Un autre courant mérite attention. Le « Fûdo », publié en 1935, œuvre majeure du penseur et philosophe japonais Watsuji Tetsurô (1889-1960), nous fait prendre conscience d’un monde qui à la fois existe et est vécu dans le même instant. Le terme « Fûdo » (fudosei) a été traduit en français par « médiance » par le géographe et philosophe Augustin Berque et cherche à montrer que le corps n’est plus entendu comme un objet du monde, mais comme un moyen de communiquer avec lui. L’individu et la réalité du monde sont donc étroitement mêlés et le corps physique est le terrain même ou l’expérience (y compris nos rencontres) avec les objets du monde se produit. La culture japonaise valorise ces phénomènes de milieu. Le plus bel exemple est l’architecture de la maison traditionnelle, qui s’ingénie à ne pas couper son intérieur du monde extérieur.

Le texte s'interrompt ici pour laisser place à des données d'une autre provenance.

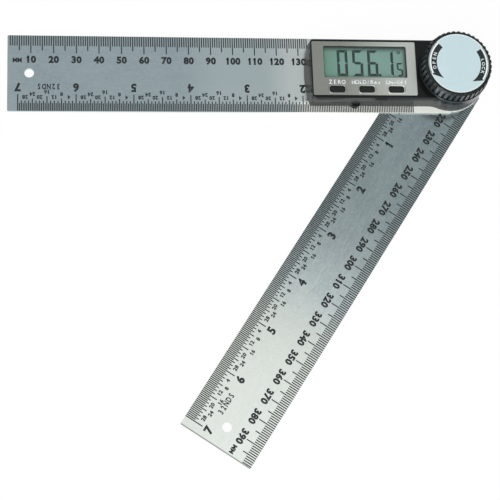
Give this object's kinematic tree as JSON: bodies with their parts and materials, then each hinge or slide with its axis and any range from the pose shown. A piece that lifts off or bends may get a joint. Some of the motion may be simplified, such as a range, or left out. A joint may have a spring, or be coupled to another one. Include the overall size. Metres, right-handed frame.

Le « Fûdo » c’est un mode existentiel de l’humanité qui a rapport au territoire et à son milieu. Le milieu n’est pas une nature extérieure à l’homme, mais quelque chose qui est gravé dans notre structure physique et mentale. L’air ne nous influence pas seulement par sa froideur et par sa chaleur, c’est aussi le réservoir de toutes sortes de forces inconnues. Il est traversé d’ondes et de courants électriques. Cependant, nous ne savons pas encore comment ceux-ci entrent en relation avec notre corps. C’est cela le secret de l’air. Ce que l’on peut dire de l’air, peut-être dit de l’eau, de la lumière, du terrain, de sa faune et de sa flore, des aliments, des modes de vie, des manières de travailler, des vêtements et de la totalité des différentes productions culturelles.

Coupés de ce qui nous fait sentir, imaginer, penser « quelque chose manque terriblement », ce dont témoigne l’indifférence avec laquelle le ravage de la terre est toujours globalement accepté.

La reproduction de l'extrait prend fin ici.